Baidu.com, founded in 2000, is tapping growing investor demand for Chinese companies and is taking advantage of surging search-engine stocks. Search advertising in China is expected to quadruple to 5.62 billion yuan ($690 million) by 2007, according to researcher iResearch Inc. Shares of Google, which owns about 2.6 percent of Baidu.com, sold in an August 2004 IPO for $85 and are now near $300.

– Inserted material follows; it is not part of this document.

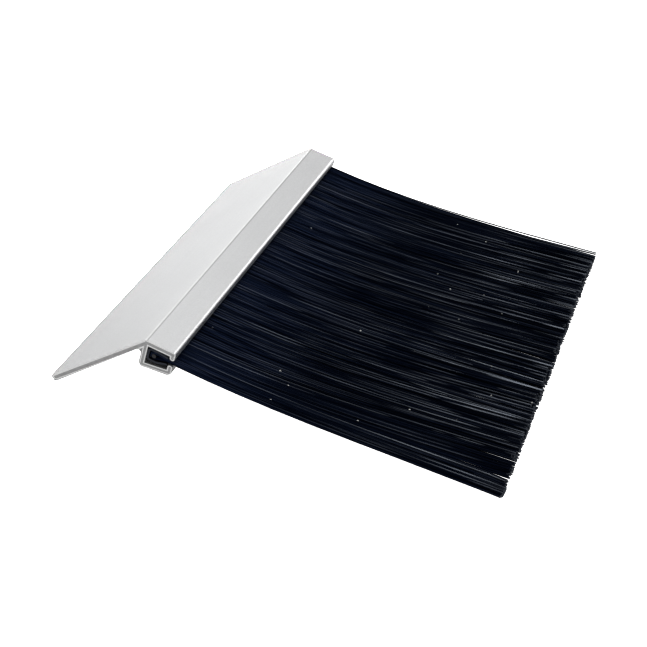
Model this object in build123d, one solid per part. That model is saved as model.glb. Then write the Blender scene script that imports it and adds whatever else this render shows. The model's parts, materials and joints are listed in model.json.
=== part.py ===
from build123d import *

import os
from math import cos, radians, sin

# A door sweep: an extruded aluminium holder with a flange and a channel, and a strip brush that slides in the channel.
# Frame: +X towards the bristle tips, +Y along the sweep, +Z up. The origin is on the surface that the sweep lies on,
# at the middle of its footprint. It lies on the free edge of its flange and on its bristle tips.

# --- Driving dimensions, in millimetres and degrees ---
SWEEP_LENGTH = 101.6

FLANGE_LENGTH = 30.2
FLANGE_THICKNESS = 1.6
FLANGE_EDGE_RADIUS = 0.45
FLANGE_SLOPE = 33.4
CHANNEL_SLOPE = 14.6

CHANNEL_DEPTH = 7.5
TOP_WALL = 1.5
SIDE_WALL = 1.2
BACK_FACE = -0.3
BACK_HEIGHT = 7.6
FRONT_HEIGHT = 6.6
SLOT_HEIGHT = 1.5
SLOT_DROP = 3.15

BACKING_SHEET = 0.5
BACKING_BACK = 1.3
BACKING_BEND = 3.6
BACKING_MOUTH = 5.8
BACKING_HEIGHT = 2.9
CORE_WIRE_RADIUS = 0.5
BRISTLE_LOOP_RADIUS = 1.08
BRISTLE_LOOP_CENTRE = 2.72
BRISTLE_LOOP_DROP = 0.25
ASSEMBLY_GAP = 0.05

BUNDLE_COUNT = 16
BUNDLE_GAP = 0.2
BRISTLE_LENGTH = 76.2
BRISTLE_PACK = 1.3
HINGE_STANDOFF = 1.4
ROOT_TO_HINGE_GAP = 0.08
TIP_SPREAD = 4.2
TIP_SLOPE = 4.6
UPPER_TIP_SLOPE = 3.0
LOWER_TIP_SLOPE = 8.6

# --- Where the resting edges lie, measured from the fold between flange and channel ---
flange_tilt = radians(FLANGE_SLOPE)
channel_tilt = radians(CHANNEL_SLOPE)
bend = radians(FLANGE_SLOPE + CHANNEL_SLOPE)
tip_tilt = radians(TIP_SLOPE)

edge_reach = FLANGE_LENGTH - FLANGE_EDGE_RADIUS
lower_corner_depth = FLANGE_THICKNESS - FLANGE_EDGE_RADIUS
fold_height = edge_reach * sin(flange_tilt) + lower_corner_depth * cos(flange_tilt) + FLANGE_EDGE_RADIUS
flange_reach = edge_reach * cos(flange_tilt) - FLANGE_EDGE_RADIUS * sin(flange_tilt) + FLANGE_EDGE_RADIUS

hinge_along = CHANNEL_DEPTH + HINGE_STANDOFF
hinge_x = hinge_along * cos(channel_tilt) - SLOT_DROP * sin(channel_tilt)
hinge_drop = hinge_along * sin(channel_tilt) + SLOT_DROP * cos(channel_tilt)
tip_height = TIP_SPREAD / 2 * cos(tip_tilt)
tip_fall = fold_height - hinge_drop - tip_height
free_length = BRISTLE_LENGTH - HINGE_STANDOFF
tip_run = (free_length**2 - tip_fall**2) ** 0.5
tip_reach = hinge_x + tip_run + TIP_SPREAD / 2 * sin(tip_tilt)

# The fold's place in the frame, so that the footprint is centred on the origin.
fold_x = (flange_reach - tip_reach) / 2
hinge_axis = (fold_x + hinge_x, fold_height - hinge_drop)
tip_middle = (hinge_axis[0] + tip_run, tip_height)


# --- Helpers ---
def channel_plane(start_y):
    """A plane across the sweep with its origin on the fold: x along the channel, y out of the channel's top."""
    return Plane(
        origin=(fold_x, start_y, fold_height),
        x_dir=(cos(channel_tilt), 0, -sin(channel_tilt)),
        z_dir=(0, -1, 0),
    )


def upright_plane(start_y):
    """A plane across the sweep with its origin on the resting surface: x is +X and y is +Z."""
    return Plane(origin=(0, start_y, 0), x_dir=(1, 0, 0), z_dir=(0, -1, 0))


def rounded_face(corners):
    """A closed face through (x, y, corner radius) entries."""
    points = [(x, y) for x, y, radius in corners]
    radii = [radius for x, y, radius in corners]
    return make_face(FilletPolyline(*points, radius=radii, close=True))


def prism(face, plane, length):
    """The face drawn on a plane across the sweep, drawn out along +Y."""
    return extrude(plane * face, amount=length, dir=(0, 1, 0))


def along_flange(distance, depth):
    """A point in the channel plane, by its distance from the fold along the flange and its depth below the top."""
    return (
        -distance * cos(bend) + depth * sin(bend),
        -distance * sin(bend) - depth * cos(bend),
    )


# --- Holder: flange and channel in one extrusion ---
def holder_section():
    slot_top = -SLOT_DROP + SLOT_HEIGHT / 2
    slot_bottom = -SLOT_DROP - SLOT_HEIGHT / 2
    lip_inside = CHANNEL_DEPTH - SIDE_WALL
    back_inside = BACK_FACE + SIDE_WALL
    floor_rise = BACK_HEIGHT - FRONT_HEIGHT
    lip_radius = SIDE_WALL * 0.45
    inner_radius = 0.3
    fold_radius = 0.3
    heel_radius = 0.9
    toe_radius = 1.4
    crook_radius = 0.8

    # Where the flange's underside meets the channel's back.
    crook_drop = (FLANGE_THICKNESS + BACK_FACE * sin(bend)) / cos(bend)
    under_edge = along_flange(FLANGE_LENGTH, FLANGE_THICKNESS)
    top_edge = along_flange(FLANGE_LENGTH, 0)
    return rounded_face(
        [
            (0, 0, fold_radius),
            (CHANNEL_DEPTH, 0, SIDE_WALL * 0.7),
            (CHANNEL_DEPTH, slot_top, lip_radius),
            (lip_inside, slot_top, lip_radius),
            (lip_inside, -TOP_WALL, inner_radius),
            (back_inside, -TOP_WALL, inner_radius),
            (back_inside, SIDE_WALL - BACK_HEIGHT, inner_radius),
            (lip_inside, SIDE_WALL - BACK_HEIGHT + floor_rise, inner_radius),
            (lip_inside, slot_bottom, lip_radius),
            (CHANNEL_DEPTH, slot_bottom, lip_radius),
            (CHANNEL_DEPTH, -FRONT_HEIGHT, toe_radius),
            (BACK_FACE, -BACK_HEIGHT, heel_radius),
            (BACK_FACE, -crook_drop, crook_radius),
            (*under_edge, FLANGE_EDGE_RADIUS),
            (*top_edge, FLANGE_EDGE_RADIUS),
        ]
    )


# --- Strip brush: sheet backing, core wire and bristles folded round the wire ---
def backing_section():
    half_sheet = BACKING_SHEET / 2
    mouth_half = BRISTLE_PACK / 2 + ASSEMBLY_GAP + half_sheet
    upper = -SLOT_DROP - BRISTLE_LOOP_DROP + BACKING_HEIGHT / 2
    lower = upper - BACKING_HEIGHT
    back = BACKING_BACK
    clinch_radius = 1.5
    corner_radius = 0.6
    sheet_line = FilletPolyline(
        (BACKING_MOUTH, -SLOT_DROP + mouth_half),
        (BACKING_BEND, upper),
        (back, upper),
        (back, lower),
        (BACKING_BEND, lower),
        (BACKING_MOUTH, -SLOT_DROP - mouth_half),
        radius=[clinch_radius, corner_radius, corner_radius, clinch_radius],
    )
    return make_face(sheet_line.offset_2d(half_sheet, side=Side.BOTH))


def loop_centre():
    return (BRISTLE_LOOP_CENTRE, -SLOT_DROP - BRISTLE_LOOP_DROP)


def core_wire_section():
    return Pos(*loop_centre()) * Circle(CORE_WIRE_RADIUS)


def bristle_root_section():
    """Bristles folded round the core wire, then packed flat out through the slot to just short of the hinge."""
    root_end = hinge_along - BRISTLE_PACK / 2 - ROOT_TO_HINGE_GAP
    neck_length = root_end - BRISTLE_LOOP_CENTRE
    neck_middle = (root_end + BRISTLE_LOOP_CENTRE) / 2
    loop = Pos(*loop_centre()) * Circle(BRISTLE_LOOP_RADIUS)
    neck = Pos(neck_middle, -SLOT_DROP) * Rectangle(neck_length, BRISTLE_PACK)
    wire_space = Pos(*loop_centre()) * Circle(CORE_WIRE_RADIUS + ASSEMBLY_GAP)
    return loop + neck - wire_space


def bristle_bundle_section():
    """Free bristles from the hinge to the tips: round at the hinge, thin at mid-length and spread at the tips."""
    half_pack = BRISTLE_PACK / 2
    hinge = Vector(*hinge_axis)
    outward = Vector(cos(channel_tilt), -sin(channel_tilt))
    upward = Vector(sin(channel_tilt), cos(channel_tilt))
    tip_up = Vector(sin(tip_tilt), cos(tip_tilt))
    upper_end = radians(UPPER_TIP_SLOPE)
    lower_end = radians(LOWER_TIP_SLOPE)
    upper_tip = Vector(*tip_middle) + tip_up * TIP_SPREAD / 2
    lower_tip = Vector(*tip_middle) - tip_up * TIP_SPREAD / 2
    upper_root = hinge + upward * half_pack
    lower_root = hinge - upward * half_pack

    upper = Spline(upper_root, upper_tip, tangents=[outward, (cos(upper_end), -sin(upper_end))])
    tip = Line(upper_tip, lower_tip)
    lower = Spline(lower_root, lower_tip, tangents=[outward, (cos(lower_end), -sin(lower_end))])
    root = ThreePointArc(lower_root, hinge - outward * half_pack, upper_root)
    return make_face([upper, tip, lower, root])


# --- Build and write every node ---
def build_nodes():
    near_end = -SWEEP_LENGTH / 2
    pitch = SWEEP_LENGTH / BUNDLE_COUNT
    nodes = {
        "holder_extrusion": prism(holder_section(), channel_plane(near_end), SWEEP_LENGTH),
        "backing_channel": prism(backing_section(), channel_plane(near_end), SWEEP_LENGTH),
        "core_wire": prism(core_wire_section(), channel_plane(near_end), SWEEP_LENGTH),
    }
    root_section = bristle_root_section()
    bundle_section = bristle_bundle_section()
    for index in range(BUNDLE_COUNT):
        start_y = near_end + index * pitch + BUNDLE_GAP / 2
        width = pitch - BUNDLE_GAP
        number = f"{index + 1:02d}"
        nodes["bristle_root_" + number] = prism(root_section, channel_plane(start_y), width)
        nodes["bristle_bundle_" + number] = prism(bundle_section, upright_plane(start_y), width)
    return nodes


def main():
    os.makedirs("parts", exist_ok=True)
    for name, shape in build_nodes().items():
        export_step(shape, f"parts/{name}.step")


main()
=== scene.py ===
import json
import math
import random
from collections import namedtuple

import bmesh
import bpy
from bpy.props import (
    FloatProperty,
    FloatVectorProperty,
    IntProperty,
    PointerProperty,
)
from mathutils import Matrix, Vector
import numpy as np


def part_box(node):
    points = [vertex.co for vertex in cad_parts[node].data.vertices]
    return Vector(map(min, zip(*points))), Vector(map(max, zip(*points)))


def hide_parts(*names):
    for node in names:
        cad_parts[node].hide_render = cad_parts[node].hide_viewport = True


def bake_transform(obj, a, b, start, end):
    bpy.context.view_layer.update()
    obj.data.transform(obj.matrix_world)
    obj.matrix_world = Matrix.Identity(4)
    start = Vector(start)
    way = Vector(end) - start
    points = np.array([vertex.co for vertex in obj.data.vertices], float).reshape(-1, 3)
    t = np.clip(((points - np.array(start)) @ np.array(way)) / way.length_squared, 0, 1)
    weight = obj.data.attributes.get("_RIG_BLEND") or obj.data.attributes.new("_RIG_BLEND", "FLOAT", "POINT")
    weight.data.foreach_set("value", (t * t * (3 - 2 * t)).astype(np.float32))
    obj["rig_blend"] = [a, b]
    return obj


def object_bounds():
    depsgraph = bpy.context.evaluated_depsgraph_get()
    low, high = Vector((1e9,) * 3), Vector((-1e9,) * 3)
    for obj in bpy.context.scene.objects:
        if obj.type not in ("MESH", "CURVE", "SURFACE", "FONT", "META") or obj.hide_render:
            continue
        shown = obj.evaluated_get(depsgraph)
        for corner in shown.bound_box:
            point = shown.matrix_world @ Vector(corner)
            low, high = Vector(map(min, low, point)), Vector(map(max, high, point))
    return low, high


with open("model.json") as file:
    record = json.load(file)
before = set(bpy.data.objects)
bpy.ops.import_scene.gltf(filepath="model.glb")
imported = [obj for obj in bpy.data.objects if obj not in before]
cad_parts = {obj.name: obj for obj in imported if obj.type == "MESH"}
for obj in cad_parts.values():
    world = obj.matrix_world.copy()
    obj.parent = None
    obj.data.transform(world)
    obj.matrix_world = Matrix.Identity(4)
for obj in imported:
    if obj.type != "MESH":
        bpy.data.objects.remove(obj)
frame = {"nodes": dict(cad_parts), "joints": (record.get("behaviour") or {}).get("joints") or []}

bl_info = {
    "name": "Brush Door Sweep",
    "version": (1, 0, 0),
    "blender": (4, 5, 0),
    "location": "3D View > Sidebar > Door Sweep",
    "description": "Finishes an aluminium holder and fills its channel with folded nylon bristles",
    "category": "Object",
}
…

``Look at the chart of Google and you can see why there's so much interest in this deal,'' said Sal Morreale, a sales trader at Cantor Fitzgerald & Co. in Los Angeles, who follows new issues and isn't involved in Baidu.com's offering. ``This deal was on the radar screens very, very early.''
Goldman Sachs Group Inc. and Credit Suisse First Boston are managing Baidu.com's share sale, which will represent about 13 percent of the company. Baidu.com's American depositary shares will start trading tomorrow on the Nasdaq Stock Market under the symbol ``BIDU.''
Surge Likely
At $25 a share, the company would have a market capitalization of about $808 million. Shares of Google, which raised $1.67 billion in its IPO and has a market value of $83 billion, fell $1.89 to $297.30 yesterday in Nasdaq Stock Market composite trading.

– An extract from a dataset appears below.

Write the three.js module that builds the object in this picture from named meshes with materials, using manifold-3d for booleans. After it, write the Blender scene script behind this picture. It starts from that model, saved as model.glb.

Baidu.com shares probably will surge when they begin trading, said John Fitzgibbon, an analyst in New York with IPOdesktop.com, a Web site that tracks initial public offerings. The first day of trading is scheduled for tomorrow, according to Bloomberg data. Fitzgibbon said he is expecting a ``pop.''
The company will sell 3.2 million shares and shareholders are offering 831,700 shares, according to the filing. A further 564,000 shares may be sold if demand is strong enough.

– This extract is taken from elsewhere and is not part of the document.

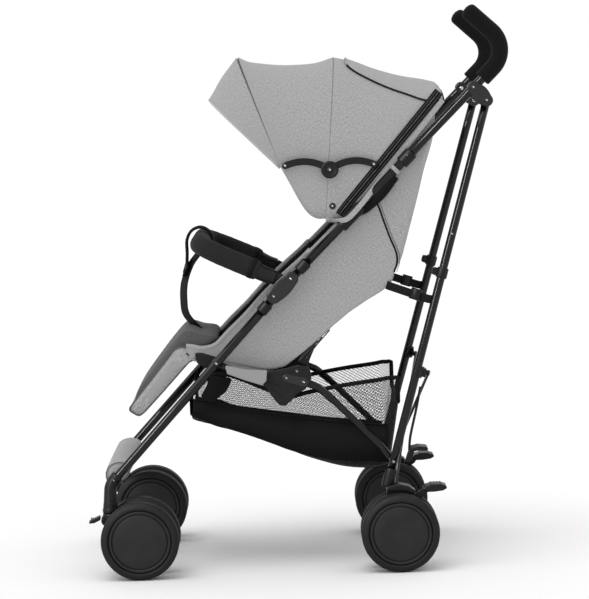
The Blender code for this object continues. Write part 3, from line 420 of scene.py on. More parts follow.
def band_object(name: str, path: Array, width: float | Array, thickness: float, across: tuple = ACROSS,
                bulge: float = 0.35) -> Piece:
    """Flat strap along a path, with rounded selvedges.

    The section is a flat oval of 12 points: half width times a superellipse in one direction, half
    thickness in the other.

    Args:
        name: name of the object.
        path: middle line of the strap, one row each.
        width: full width, one value or one for each point.
        thickness: full thickness.
        across: direction of the width.
        bulge: power of the superellipse; smaller is squarer.

    Returns:
        The new object.
    """
    _, first, second = path_frames(path, np.array(across))
    angles = np.linspace(0.0, 2.0 * np.pi, 12, endpoint=False)[None, :, None]
    wide = np.sign(np.cos(angles)) * np.abs(np.cos(angles)) ** bulge
    thick = np.sign(np.sin(angles)) * np.abs(np.sin(angles)) ** bulge
    widths = np.broadcast_to(np.asarray(width, float), len(path))[:, None, None] / 2.0
    ring = wide * widths * first[:, None, :] + thick * thickness / 2.0 * second[:, None, :]
    return grid_object(name, path[:, None, :] + ring, Closing.AROUND, caps=True)


def plate_object(name: str, low: Array, high: Array, bevel: float, segments: int = 3) -> Piece:
    """Plate between two copies of an outline, with bevelled rims.

    Args:
        name: name of the object.
        low: inner copy of the outline as world points.
        high: outer copy of the outline as world points.
        bevel: width of the bevel.
        segments: segments of the bevel.

    Returns:
        The new object.
    """
    count = len(low)
    points = np.vstack([low, high])
    ring = np.arange(count)
    walls = np.column_stack([ring, (ring + 1) % count, (ring + 1) % count + count, ring + count]).tolist()
    faces = walls + [ring[::-1].tolist(), (ring + count).tolist()]
    piece = mesh_object(name, points, faces)
    fix_normals(piece)
    rounding = piece.modifiers.new("rounding", "BEVEL")
    rounding.width = bevel
    rounding.segments = segments
    rounding.limit_method = "ANGLE"
    rounding.angle_limit = math.radians(40.0)
    rounding.harden_normals = False
    piece.data.set_sharp_from_angle(angle=math.radians(35.0))
    return piece


def slot_outline(a: tuple, b: tuple, radius_a: float, radius_b: float, steps: int = 12) -> Array:
    """Outline around two points: half circles of the two radii, joined by straight lines.

    Args:
        a: first (y, z) point.
        b: second (y, z) point.
        radius_a: radius around the first point.
        radius_b: radius around the second point.
        steps: stretches on each half circle.

    Returns:
        Rows of y and z.
    """
    heading = math.atan2(b[1] - a[1], b[0] - a[0])
    turn = np.linspace(-np.pi / 2, np.pi / 2, steps + 1)
    end_b = np.asarray(b) + radius_b * np.column_stack([np.cos(heading + turn), np.sin(heading + turn)])
    end_a = np.asarray(a) + radius_a * np.column_stack([np.cos(heading + np.pi + turn),
                                                        np.sin(heading + np.pi + turn)])
    return np.vstack([end_b, end_a])


# Shader node trees


class Graph:
    """A node tree that is filled by short calls."""

    def __init__(self, tree: bpy.types.NodeTree) -> None:
        """Take a tree and empty it."""
        self.tree = tree
        tree.nodes.clear()

    def feed(self, node: Node, inputs: dict) -> Node:
        """Fill a node's inputs: a socket is linked, another value is set.

        Args:
            node: the node.
            inputs: name or number of each input, and what it gets.

        Returns:
            The same node.
        """
        for key, value in inputs.items():
            if isinstance(value, Socket):
                self.tree.links.new(value, node.inputs[key])
            else:
                node.inputs[key].default_value = value
        return node

    def add(self, kind: str, inputs: dict | None = None, **settings: object) -> Node:
        """Add a node with its properties and inputs.

        Args:
            kind: node type without the ShaderNode prefix, or a full type name.
            inputs: as feed takes them.
            settings: properties of the node.

        Returns:
            The new node.
        """
        node = self.tree.nodes.new(kind if kind.startswith("Node") else f"ShaderNode{kind}")
        for key, value in settings.items():
            setattr(node, key, value)
        return self.feed(node, inputs or {})

    def math(self, operation: str, *values: object, clamp: bool = False) -> Socket:
        """Result of a Math node on up to three values or sockets."""
        return self.add("Math", dict(enumerate(values)), operation=operation, use_clamp=clamp).outputs[0]

    def mix_value(self, mask: object, low: object, high: object) -> Socket:
        """Value that goes from low to high with the mask."""
        return self.add("Mix", {0: mask, 2: low, 3: high}, data_type="FLOAT").outputs[0]

    def mix_colour(self, mask: object, low: object, high: object, **settings: object) -> Socket:
        """Colour that goes from low to high with the mask."""
        return self.add("Mix", {0: mask, 6: low, 7: high}, data_type="RGBA", **settings).outputs[2]

    def remap(self, value: object, low: float, high: float, new_low: float = 0.0,
              new_high: float = 1.0) -> Socket:
        """Value taken from one range to another, clamped."""
        return self.add("MapRange", {0: value, 1: low, 2: high, 3: new_low, 4: new_high}).outputs[0]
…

The sale is likely after the close of U.S. stock markets later today.
Founders Selling
Founders Robin Li, 37, and Eric Xu, both Chinese citizens who were educated in the U.S. are both selling stock.
Li, the company's chief executive, plans to sell 250,000 shares, or 3 percent of his stake, worth as much as $6.25 million. His remaining 22 percent stake will be worth as much as $181.8 million, assuming the shares are priced at $25 each.
Li got his masters degree in computer science from the State University of New York at Buffalo. He worked as an engineer for search engine Infoseek Corp. before returning to China to found Baidu.com.
Xu got his doctorate from Texas A&M University and plans to sell 160,000 shares, or 7 percent of his stake, worth as much as $4 million. His remaining 7 percent stake will be worth as much as $55.5 million.
Cayman Islands-based Draper Fisher Jurvetson ePlanet Ventures L.P., a venture capital firm, owns 28 percent, and doesn't plan to sell any shares in the IPO. Danville, California-based Integrity Partners holds an 11 percent stake.
Mimics Google
Li and Xu picked Baidu.com's name from a poem written during China's Song dynasty about a man searching for his lover and going ``all the way to look for her,'' according to the company's Web site.
The Chinese company's site echoes Google's stark pages. Baidu.com has a single search box accompanied by a blue paw-print. Like Google, Baidu.com makes money by allowing advertisers to bid in online auctions to be displayed alongside search results. Advertisers pay a fee when users click on the ads.
Google and Yahoo! Inc., which rank second and third behind Baidu.com in China, are also making investments in the country. Yahoo acquired 3721 Network Software Co. for as much as $123 million in November 2003. Google in July hired former Microsoft executive Kai-Fu Lee to open a Chinese research lab.
``You get a sense that something amazing and enormous is happening'' in China, Google Chief Executive Officer Eric Schmidt, 50, said in a July 21 interview. ``The Internet in China is still underdeveloped.''
Baidu.com's sales almost tripled to 110.9 yuan in 2004 from a year earlier. The company had a 2004 net income of 12 million yuan in 2004, compared with a net loss of 8.89 million yuan a year earlier.
Competition
The company faces competition for Web surfers from home-grown Chinese Internet companies including Sohu.com Inc. and Netease.com Inc., which are based in Beijing, and Shanghai-based Sina Corp. All three companies are traded on the Nasdaq Stock Market.
Shares of Netease, which runs a Web site and offers online games, surged 21 percent yesterday to $72.51 after the company said second-quarter profit doubled to $29.3 million.
The number of Internet users in China rose 18 percent to 94 million in January, Piper Jaffray Co. analyst Safa Rashtchy said in a July 8 note.
Baidu.com accounts for 37 percent of the Chinese search market, according to Analysys International Ltd., a Beijing-based market researcher. Google accounted for 23 percent and Yahoo for 21 percent.
Chinese search engines also have to deal with language nuances. As sentences in Chinese are made up of phrases that represent words in English, search engines need to break down the phrases before matching them against a user's search, Baidu.com said in regulatory filings. Chinese phrases also have more meanings than their English equivalents, adding to the complexity.